C’è chi ha vinto, c’è chi ha stravinto, c’è chi ha perso e c’è infine chi non ha neanche giocato. Ha vinto, e bene, senz’altro Sergio Mattarella, eletto con quasi i due terzi dei votanti. Sarà difficile bollarlo come presidente divisivo, anche se la sua era una candidatura “di parte”.
Ha vinto anche il Partito democratico, e con lui l’Italia. Due anni fa quel partito mise in atto lo spettacolo penoso delle sue spaccature, di congiure degne di una corte rinascimentale, defenestrando senza tanti complimenti il suo padre nobile Romano Prodi e dando al mondo intero l’immagine di un’Italia alla deriva, di un sistema politico allo sbando.
Questa volta invece, malgrado le sue divisioni interne, il Pd ha retto alla prova, grazie anche a una minoranza che, sotto la guida di Pierluigi Bersani, ha voluto giocare la partita. E grazie al segretario nonché presidente del consiglio, Matteo Renzi. È lui infatti il vincitore assoluto: ha anteposto l’unità del partito al patto del Nazareno. Ha rinunciato a designare un candidato renziano, magari gradito a Berlusconi.
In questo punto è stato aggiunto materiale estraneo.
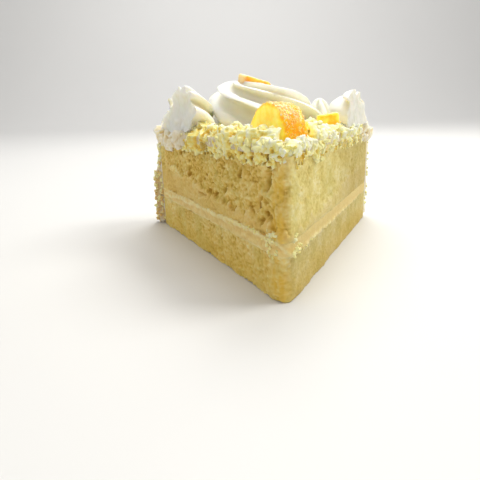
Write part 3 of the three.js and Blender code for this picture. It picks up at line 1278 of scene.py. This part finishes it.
MOUNDS = tuple(
    Mound(*mm(*row))
    for row in (
        (-6, 20, 48), (-9.5, 26.5, 48), (9.5, 30, 48.5), (13, 36.5, 48.5), (16, 45, 47),
        (-13, 34, 47.5), (-16.5, 44, 48.3), (-20.5, 53, 47.8), (-24, 61, 48.8), (-26.5, 69, 48),
        (-21, 72, 47.5), (26, 66, 46.5), (-2.8, 16.5, 47.6, 2.4),
    )
)

# Where the crumbs lie low, so that the front jelly's peel shows over them.
HOLLOW_BY_PEEL = Mound(*mm(3.5, 14.5, 43.3, 5.5))

# How thick the coat is on top, how far from the cake's axis it begins, and the skins' squares.
COAT_TOP = 2.5 * MM
COAT_FROM = 14 * MM
COAT_CELL = 0.5 * MM
HEAP_CELL = 0.47 * MM

# The heights, in millimetres, where the daubs of cream end and where the hanging crumbs begin.
DAUBS_TOP = 42.5
EDGE_TOP = 43.2

# The heap's crumbs: their sizes in millimetres, their rows, and how many a mound and the tip have.
CRUMB_SIZES = (2.6, 3.4, 4.4, 5.6, 7)
CRUMB_PITCH = 3.3 * MM
CRUMB_COLUMNS = 18
MOUND_CRUMBS = 16
TIP_CRUMBS = 24
FULL_TURN = 6.28


@dataclass(frozen=True)
class Crumb:
    """Where one crumb lies, how big it is, and how white, 0 to 1."""

    place: Vector
    size: float
    tint: float = 0.5


def tumble(draw: random.Random, axis: str | Vector) -> Matrix:
    """Draws a turn about X and then about another axis."""
    turn = Matrix.Rotation(draw.uniform(0, FULL_TURN), 4, axis)
    return turn @ Matrix.Rotation(draw.uniform(0, FULL_TURN), 4, "X")


class CrumbMaker:
    """Makes crumbs from a pattern, each turned and squashed at random."""

    def __init__(self, seed: int) -> None:
        """Starts with a seed for the draws."""
        self.draw = random.Random(seed)

    def pattern(self, seed: int) -> Piece:
        """Models one uneven crumb, about 1 across, at the origin."""
        bpy.ops.mesh.primitive_cube_add(size=0.8)
        piece = Bench.named("crumb_pattern")
        with Bench.editing(piece, Part.FACES):
            bpy.ops.mesh.subdivide(number_cuts=1)
            bpy.ops.transform.tosphere(value=0.5)
        knocks = random.Random(seed)
        for vertex in piece.data.vertices:
            vertex.co *= knocks.uniform(0.65, 1.35)
        return piece

    def set_down(self, name: str, crumbs: list[Crumb], seed: int) -> Piece:
        """Makes one piece of many crumbs.

        Args:
            name: The piece's name.
            crumbs: Where they lie.
            seed: The seed of their pattern.

        Returns:
            The piece.
        """
        pattern = self.pattern(seed)
        copies = []
        for crumb in crumbs:
            turn = tumble(self.draw, "Z")
            squash = [crumb.size * self.draw.uniform(0.6, 1.3) for _ in range(3)]
            shape = turn @ Matrix.Diagonal((*squash, 1))
            copy = Bench.copy(pattern, Matrix.Translation(crumb.place) @ shape)
            Bench.note(copy, TINT, np.full(len(copy.data.vertices), crumb.tint))
            copies.append(copy)
        bpy.data.objects.remove(pattern)
        return Bench.join(copies, name)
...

Ha optato per una persona che piace tanto alla sinistra del Pd quanto alle forze centriste ed ex Dc sparse un po’ in tutti i partiti, per una persona inoltre sulla cui preparazione e indipendenza pochi nutrono dubbi.
Ha perso invece Silvio Berlusconi. Renzi almeno in questa occasione ha dimostrato che è vero quello che sta dicendo da mesi: “Silvio sta ancora al tavolo, ma non dà più le carte”. Come se non bastasse, buona parte dei parlamentari di Forza Italia non hanno neanche rispettato la consegna di votare scheda bianca, rafforzando l’impressione di un partito in disarmo.
Ha perso, e forse in maniera ancora peggiore, Angelino Alfano. Prima ha provato a fare la voce grossa contro la candidatura di Mattarella. Poi, alla prima sgridata di Renzi, è rientrato mesto mesto nei ranghi, rivelando di non avere né una strategia, né neanche un briciolo di tattica – e confermando in questa maniera tutta l’inconsistenza del Nuovo centrodestra, forza politica che ancora una volta ha confermato di avere il futuro alle spalle.
Invece non ha neanche giocato il Movimento 5 stelle. Ricordate l’elezione del presidente di due anni fa? Allora sì che i grillini erano scesi in campo. Con Stefano Rodotà avevano mandato avanti un candidato dal profilo altissimo, una persona inoltre che metteva subbuglio nel Pd, non soltanto fra deputati e senatori, ma anche nella base del partito. Questa volta invece, schierando Ferdinando Imposimato, sono riusciti a non farsi neanche notare. Un po’ poco per una forza di opposizione forte di 25 per cento degli elettori. E alla fine non ce l’hanno neppure fatta ad applaudire il vincitore.